Perizinan Dibedakan Berdasarkan Tingkat Risiko dan Skala Usaha

Dalam OSS Berbasis Risiko, jenis perizinan akan disesuaikan dengan tingkat risiko kegiatan usaha. Perizinan antara UMKM dan usaha besar tidaklah sama. Menurut Presiden Joko Widodo, hal ini akan membuat iklim kemudahan berusaha di Indonesia semakin baik.

Kegiatan usaha dibedakan dari tingkat risikonya, menjadi kegiatan usaha berisiko rendah, kegiatan usaha berisiko menengah, dan kegiatan usaha berisiko tinggi. Adapun, kegiatan usaha berisiko menengah, dibagi lagi menjadi menengah rendah dan menengah tinggi.

Perizinan bagi pelaku usaha dengan kegiatan usaha berisiko rendah, cukup berupa Nomor Izin Berusaha (NIB). Sementara, bagi yang berkegiatan usaha berisiko menengah, perizinan berupa NIB dan Sertifikat Standar.

Namun, ada perbedaan Sertifikat Standar bagi kegiatan usaha yang berisiko menengah rendah dan menengah tinggi. Bagi kegiatan usaha berisiko menengah rendah, Sertifikat Standar berupa pernyataan pelaku usaha untuk memenuhi standar usaha. Sedangkan, bagi yang berisiko menengah tinggi, Sertifikat Standar berupa sertifikat yang diterbitkan pemerintah pusat atau pemerintah daerah, didasarkan hasil verifikasi pemenuhan standar pelaksanaan kegiatan usaha oleh pelaku usaha.

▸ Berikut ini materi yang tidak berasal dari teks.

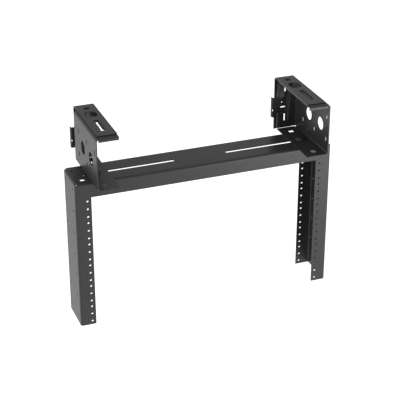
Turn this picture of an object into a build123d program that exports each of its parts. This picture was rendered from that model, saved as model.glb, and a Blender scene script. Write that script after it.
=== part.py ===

Bagi pelaku usaha dengan kegiatan usaha berisiko tinggi, wajib mengantongi izin berupa NIB dan izin pelaksanaan kegiatan usaha, yang disetujui pemerintah pusat atau pemerintah daerah.

Lebih Terintegrasi

Dalam penyelenggaraan OSS Berbasis Risiko, digunakan acuan tunggal bagi pemerintah pusat, pemerintah daerah, dan pelaku usaha berupa Norma, Standar, Prosedur, dan Kriteria (NSPK) perizinan berusaha berbasis risiko dalam OSS. NSPK ditetapkan pemerintah pusat, tepatnya menteri yang disesuaikan dengan sektor usaha tertentu.

Presiden Joko Widodo menegaskan, layanan OSS Berbasis Risiko tidak untuk “mengebiri” atau mengambil alih kewenangan daerah. Kewenangan menerbitkan izin usaha masih dimiliki kepala daerah, meskipun dalam proses pemberian izin menggunakan sistem terintegrasi yang dibuat pemerintah pusat, yakni OSS Berbasis Risiko ini.

Layanan OSS Berbasis Risiko memberikan standar pelayanan bagi semua tingkatan pemerintah yang mengeluarkan izin, baik di tingkat pusat maupun daerah. Agar tanggung jawabnya semakin jelas dan layanannya semakin sinergis, tambah Presiden Joko Widodo.

Menteri Investasi Indonesia, sekaligus Kepala Badan Koordinasi Penanaman Modal, Bahlil Lahadalia juga menyinggung mengenai berlakunya konsepsi fiktif positif dalam penyelenggaraan OSS Berbasis Risiko. Ia mengatakan, “Jadi kalau (berdasarkan) NSPK, waktunya contoh 20 hari, syaratnya sudah terpenuhi, kemudian kepala daerah tersebut tidak mengeluarkan izinnya, maka kita mempergunakan apa yang disebut dengan fiktif positif di dalam PP Nomor 5 Tahun 2021.” Fiktif positif berarti, dalam hal OSS tidak memberikan perizinan hingga berakhirnya jangka waktu yang ditentukan, permohonan perizinan dianggap dikabulkan.

Konferensi pers virtual ini juga mengundang sejumlah pelaku usaha untuk memberikan testimoni penggunaan OSS Berbasis Risiko sejauh ini. “Hasilnya sangat cepat, hanya 5 (lima) menit, NIB saya langsung bisa terbit,” tutur Rayhan Christian Siego dari Jakarta Pusat. Pelaku usaha lainnya, Yusuf Sopian dari Karawang mengatakan, “Untuk layanan OSS yang baru ini, kalau review dari kami, ini lebih detail. Tidak sampai 10 (sepuluh) menit sudah langsung terbit NIB kami.”